*Supplied material*
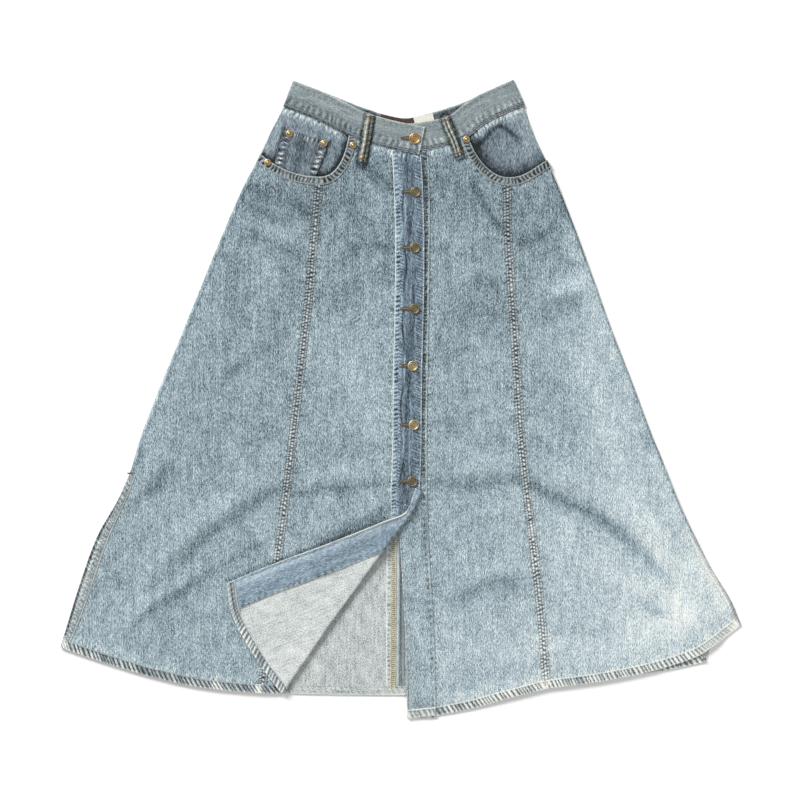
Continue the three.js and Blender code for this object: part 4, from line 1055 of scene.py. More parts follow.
# Polyester-cotton topstitching thread, spun, dyed and then faded by the wash: matt, and paler where it is rubbed.
# Real thread is 0.5 mm thick, too fine to show, so it is drawn 0.7 to 0.9 mm thick, and the chain's loops 1.7 mm.
ECRU_THREAD = Plain("faded_topstitch_thread", "#7f7f76", "#b4b2a4", 2.0, 0.75)
TAN_THREAD = Plain("tan_topstitch_thread", "#6f6352", "#a39784", 2.0, 0.7)
BUTTONHOLE_THREAD = Plain("olive_brown_buttonhole_thread", "#38342b", "#7b7362", 1.6, 0.75)
GOLD_THREAD = Plain("gold_chain_stitch_thread", "#c9b06c", "#fbecb2", 2.0, 0.65)
NAVY_THREAD = Plain("navy_hem_thread", "#4a5361", "#8590a0", 2.0, 0.75)
RUST_THREAD = Plain("rust_bar_tack_thread", "#5e4029", "#a0754e", 1.4, 0.75)
# Die-cast zinc tack buttons with a thin antique brass plate: dull brown where it is whole, pale where it is rubbed.
# The waist button is plated with copper, and two of the lower buttons are rubbed brighter.
BUTTON_METAL = Plain("tarnished_brass_plated_zinc", "#2a251d", "#8e8368", 2.6, 0.45, 0.85, 0.4, by_tone=True)
BRIGHT_BUTTON_METAL = Plain("rubbed_brass_plated_zinc", "#3d3527", "#cdbd93", 2.6, 0.36, 0.85, 0.4, by_tone=True)
WAIST_BUTTON_METAL = Plain("rubbed_copper_plated_zinc", "#4a3524", "#d6ad7c", 2.6, 0.34, 0.85, 0.4, by_tone=True)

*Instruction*
All of the lines above need to be given again exactly.

*Solution*
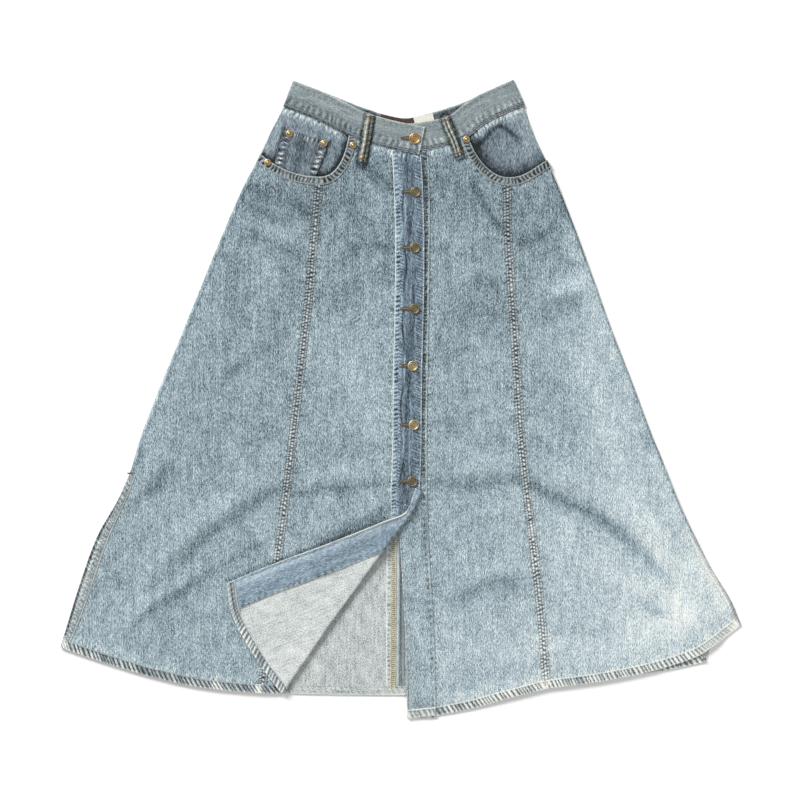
Continue the three.js and Blender code for this object: part 4, from line 1055 of scene.py. More parts follow.
# Polyester-cotton topstitching thread, spun, dyed and then faded by the wash: matt, and paler where it is rubbed.
# Real thread is 0.5 mm thick, too fine to show, so it is drawn 0.7 to 0.9 mm thick, and the chain's loops 1.7 mm.
ECRU_THREAD = Plain("faded_topstitch_thread", "#7f7f76", "#b4b2a4", 2.0, 0.75)
TAN_THREAD = Plain("tan_topstitch_thread", "#6f6352", "#a39784", 2.0, 0.7)
BUTTONHOLE_THREAD = Plain("olive_brown_buttonhole_thread", "#38342b", "#7b7362", 1.6, 0.75)
GOLD_THREAD = Plain("gold_chain_stitch_thread", "#c9b06c", "#fbecb2", 2.0, 0.65)
NAVY_THREAD = Plain("navy_hem_thread", "#4a5361", "#8590a0", 2.0, 0.75)
RUST_THREAD = Plain("rust_bar_tack_thread", "#5e4029", "#a0754e", 1.4, 0.75)
# Die-cast zinc tack buttons with a thin antique brass plate: dull brown where it is whole, pale where it is rubbed.
# The waist button is plated with copper, and two of the lower buttons are rubbed brighter.
BUTTON_METAL = Plain("tarnished_brass_plated_zinc", "#2a251d", "#8e8368", 2.6, 0.45, 0.85, 0.4, by_tone=True)
BRIGHT_BUTTON_METAL = Plain("rubbed_brass_plated_zinc", "#3d3527", "#cdbd93", 2.6, 0.36, 0.85, 0.4, by_tone=True)
WAIST_BUTTON_METAL = Plain("rubbed_copper_plated_zinc", "#4a3524", "#d6ad7c", 2.6, 0.34, 0.85, 0.4, by_tone=True)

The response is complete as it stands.